From tens of thousands of ordinary, badly composed and badly shot random images sourced from websites, Jing Yuan Huang has selected a small number to reproduce in paint. Her title asks us to consider who has the “agency” in the construction and viewing of these images. “I got to know lots of images from the internet – the accumulation of images from the last five years from vernacular photography,” she says. “Not from photographers. The photos are really bizarre, for example photos of an official from the Propaganda Bureau, taken as a compliment by his staff, or a snapshot of a chicken owned by somebody, or a shirt someone wants to sell on Taobao [Chinese e-bay] – it’s really a world that is banal and not totally legitimate – not an image you could project on the wall about Chinese people.” Of course these images in themselves are not negative representations of contemporary China. “You can’t see negative images online on Chinese websites, or using a Chinese search engine,” she says.
But somewhere in the transformation from photograph to painting, and then in the carefully considered juxtapositions of pairs and groups of images, subversive meanings emerge. The artist has paired snapshots with more “official” images to suggest readings which critique the ways in which the Chinese represent themselves, and how we all understand the world mediated through the shadow imagery of photography. It also represents Huang’s own “continuing struggle to disengage from the authority of state media” (Gordon Laurin, ‘Documenting Photography: New Painting by Jing Yuan Huang’ 2013) One can link this back to her experience as a young student, when the university teachers exhorted the students to demonstrate on the streets against the US, hiring a bus to take them there, and whipping up such anti-American fever that one teacher, too afraid to stay, went to the US Embassy for protection. In our conversation about this time, she simply said, “I didn’t want to do that – (use) my individual body to support something in a big angry group. So I just stayed in my dormitory. But after that I was on their blacklist or something and then it confirmed for me that I was not comfortable with what was going on.”
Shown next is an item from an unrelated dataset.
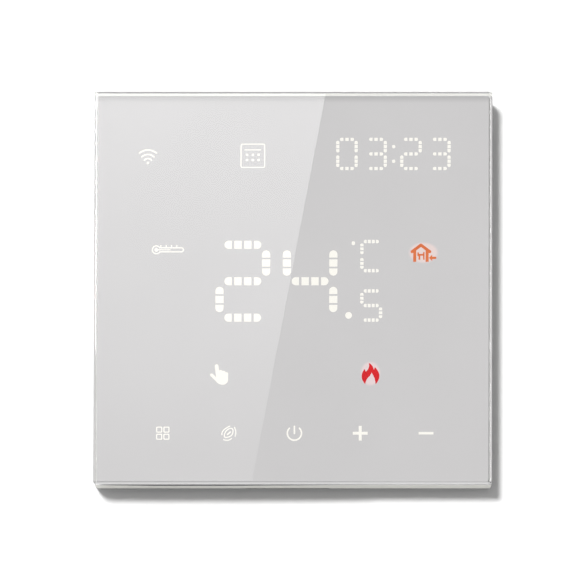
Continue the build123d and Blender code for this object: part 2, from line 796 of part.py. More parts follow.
rim_outside = 81.2
rim_thickness = 1.6
rim_front_y = -5.6
well_middle = screw_spacing / 2 + 1.0
housing_screw_places = four_corners(*housing_screw_at)
spring_pocket = 0.8
with BuildPart() as base_cover:
    slab(cover_front_y, plate_front_y, cover_side, cover_side, cover_corner)
    slab(rim_front_y, cover_front_y, rim_outside, rim_outside, 1.0)
    slab(rim_front_y, cover_front_y, rim_outside - 2 * rim_thickness, rim_outside - 2 * rim_thickness,
         mode=Mode.SUBTRACT)
    # connector tray, which reaches into the rear box
    slab(plate_front_y, tray_back_y, tray_width, tray_height)
    slab(cover_front_y, tray_floor_y, tray_width - 2 * tray_wall, tray_height - 2 * tray_wall, 1.0,
         mode=Mode.SUBTRACT)
    # wells over the wall screw slots
    slab(cover_front_y, plate_front_y, 10.4, 9.0, 2.0, [(side * well_middle, 0) for side in (-1, 1)],
         Mode.SUBTRACT)
    # opening for the header pins
    slab(tray_floor_y, tray_back_y, socket_width + 1.2, socket_depth + 1.2, 0.5, [header_at], Mode.SUBTRACT)
    rod(tray_floor_y, tray_back_y, 1.3, housing_screw_places, Mode.SUBTRACT)
    # studs that press on the power board
    rod(tray_back_y, power_front_y - 0.05, 1.4, four_corners(11.5, 24.0))
    # bosses for the plate screws
    rod(cover_front_y - 0.85, cover_front_y, 2.4, plate_screw_places)
    rod(-3.6, plate_front_y, 0.85, plate_screw_places, Mode.SUBTRACT)
    # pockets for the latch springs in the rim
    slab(latch_y - 0.8, latch_y + 0.8, 2 * spring_pocket, 11.0,
         places=[(side * rim_outside / 2, height) for side in (-1, 1) for height in (-latch_z, latch_z)],
         mode=Mode.SUBTRACT)
    # gaps in the rim that let air from the side slots reach the sensor
    vent_gap_at = rim_outside / 2 - rim_thickness / 2
    slab(rim_front_y, cover_front_y, 2 * rim_thickness, vent_count * vent_pitch,
         places=[(side * vent_gap_at, vent_middle) for side in (-1, 1)], mode=Mode.SUBTRACT)
    # pry slot at the lower edge
    slab(cover_front_y, cover_front_y + pry_slot_depth, pry_slot_width, pry_slot_height,
         places=[(pry_slot_x, -cover_side / 2)], mode=Mode.SUBTRACT)
finish(base_cover, "base_cover")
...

Jing Yuan Huang I Am Your Agency No 22, 2013, Oil on Canvas, 73 x 107.5cm image courtesy the artist.
Individual works in the series, such as the empty rows of fabric-skirted chairs, in ‘I Am Your Agency No. 38’ suggest many possible readings, and one cannot help trying to construct a narrative to make sense of the image. Is the wedding banquet cancelled? Is the official party abandoned? Has something terrible happened here? In fact, the artist tells me, she found the original photographic image on a badly designed website page advertising chairs available to be hired for functions. The actual meaning of the image is so prosaic, so mundane, that it denies our appetite for drama. Other images similarly suggest multiple readings, which in many cases will be undermined by the prosaic reality of advertising photography, or the tools of propaganda. Like the ‘Da Zi Bao’ (‘Big Character Posters’) of the Cultural Revolution, which at first boldly denounced class enemies, revisionists and landlords, and then descended into gossipy accusations of infidelity and ‘fornication’, photography has descended from the high realm of visual ‘truth’ to the banal, the digitally manipulated and the tacky sales pitch. China is, after all, the country where provincial authorities routinely doctor photographs for political propaganda purposes, inviting the derision of internet commentators for their hopelessly inadequate and frequently hilariously bad Photoshop skills.